OGD: Defense releases what it already releasesBy Lisa Chiu Jan 26 2010 5:17 p.m.
To comply with the Open Government Directive, the Defense Department designated three high-value datasets last week, among them a listing of those requesting more transparency from the Pentagon. DoD released details on the 4,000 Freedom of Information requests it has received as well as datasets with information on service members gender and race, U.S. state, and marriage statistics.
Interestingly, the three datasets that Defense said were its high value releases, fulfilling a requirement of the first stage of the directive, were not marked as agency-reported high-value dataset (with an asterisk) on Data.gov. This seems like a small oversight compared to what the Pentagon did not disclose: all the datasets they released are already publicly available on various Defense Department web sites.
While there was some value added by presenting data in an excel format (which was available only in a PDF format before this), having spreadsheets of this old information isnt a huge leap in transparency for a Department that receives more than 20 percent of the U.S. budget. Its relatively easy to convert simple files from PDFs into a text file or spreadsheet. Several free programs do this and optical character recognition software has gotten much better.
But making spreadsheets available does allow users to sort and filter fields and make their own analysis about the data released. In the case of the FOIA log, which includes the identification number, requester information, the date the request was received and closed, and the nature of the request from FY2007-2008, you can find out that the good folks at the National Security Archive made 16 percent of all the 4,300-plus requests, and individuals made up 42 percent.
Among those individuals seeking information was Harmeet Sooden, a Canadian activist who was kidnapped in Baghdad in 2005 along with three others, one of whom, Tom Fox, was subsequently killed. Sooden wrote: I request a copy of all records pertaining to the capture, detention and judicial processing of our alleged kidnappers.
The database also shows that the average time from request date to close date is 38 days, however more than 1,400 entries had no closure date at all. The data also doesnt show whether the requests were closed after being granted or denied, a major omission.
The DoD certainly tracks this information, as they publish an annual FOIA report (sadly only in PDF form) that lists the number of requests granted, partially denied and denied or closed for other reasons such as lack of records, referral to another agency, or lack of specificity. In FY2008 for example, 40 percent of requests were granted in full, 35 percent were closed for other reasons, 21 percent were partially denied, and 4 percent were completely denied. Of the denied and partially-denied requests, 57 percent were due to privacy issues.

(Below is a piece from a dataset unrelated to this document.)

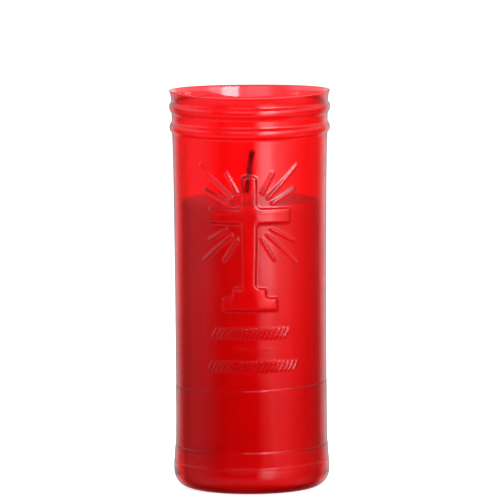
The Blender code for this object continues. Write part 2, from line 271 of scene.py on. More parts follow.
def soft_union(first, second, blend):
    near = np.maximum(blend - np.abs(first - second), 0.0) / blend
    return np.maximum(first, second) + near * near * blend * 0.25


def cross_inside(u, z):
    """How far inside the cross on its two-step base a point is."""
    half = 3.15 + 0.35 * smooth01((z - 95.0) / 20.0)           # narrows a little downwards
    middle = CROSS_U - 0.15 * smooth01((115.0 - z) / 20.0)
    upright = box_inside(u, z, centre=(middle, 113.0), half_size=(half, 28.0), corner=1.9)
    arm = box_inside(u, z, centre=(CROSS_U, 123.28), half_size=(18.55, 3.6), corner=0.9)
    upper_step = box_inside(u, z, centre=(-0.5, 88.6), half_size=(7.45, 3.1), corner=0.8)
    lower_step = box_inside(u, z, centre=(-0.25, 84.4), half_size=(12.35, 3.15), corner=0.9)
    inside = soft_union(upright, arm, blend=2.6)
    inside = soft_union(inside, upper_step, blend=2.4)
    return soft_union(inside, lower_step, blend=1.8)


def ray_distance(u, z, u0, z0, u1, z1):
    run, rise = u1 - u0, z1 - z0
    t = np.clip(((u - u0) * run + (z - z0) * rise) / (run * run + rise * rise), 0, 1)
    return np.hypot(u - u0 - t * run, z - z0 - t * rise)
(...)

The other three DoD datasets released last week, on statistics of service members by race, state location of assigned unit, and marital status by pay grade, were also previously released in an annual report published by Defense on population representation of the military services but in a PDF format. As with the FOIA dataset, having this data in a spreadsheet allows for easy sorting and filtering for analysis on members of the armed services.
When downloading the personnel data on Data.gov, keep in mind that they come from the Defense Manpower Data Center, which is normally only for use by current members of the DoD, Coast Guard and Uniformed Services. The first time you download one of these spreadsheets using Firefox, users will get a warning screen that asks users to accept a certification request with the ominous headline: This Connection is Untrusted. Users must agree to make an exception to download the data. Thankfully you only have to do it once. (A similar warning page is returned by Internet Explorer.)
The marital status report for active duty personnel as of November 2009 actually includes a breakdown by military pay grade and gender, which you can use to find that the higher the pay grade, the fewer the women. Of the 1.4 million service members on active duty, women make up 15 percent of that total while men makeup 86 percent. At the enlisted level, 14 percent are women, at the officer level 16 percent are women, but at the warrant officer level only 8 percent are women.
The data also shows that 33 percent of active duty service members are single men without children, 6 percent are single women without children, 4 percent are single men with children, 2 percent are single women with children, 6 percent are service members married to another service member, 46 percent are men married to a civilian and 3 percent are women married to a civilian.
The data on the gender and race of service members as of September 2009 includes a header that is coded and unexplained and there is also no technical documentation to accompany this data to explain what the codes mean.
The data on the state location of the 1.3 million reserve military members in the United States shows that as of Nov. 2009, 28 percent are in an unknown location meaning that they are in the Individual Ready Reserve, are on standby reserve and retired reserve without assigned unit states. The state with the largest percent of reserves is Tennessee, which houses 8 percent of all reserves. In contrast, California and Texas each house 4 percent of the nations reserves.
When the data was released last week, the DoD said that it had met the first milestone with the postings on data.gov. It added that there were three officials named as agency designates accountable for the quality of the information that will be publicly disseminated. They are:
* Ms. Elizabeth McGrath, senior high-level official for overall implementation (OSD-DCMO)
* Mr. Mike McCord, senior high-level official to verify accuracy of federal spending data (OSD-C)
* Mr. John Conger, Green Initiatives working group (Assistant Deputy Under Secretary of Defense - Installations & Environment - OSD-AT&L)
If you liked or disliked what you saw from the DoD on data.gov, now you know who to contact.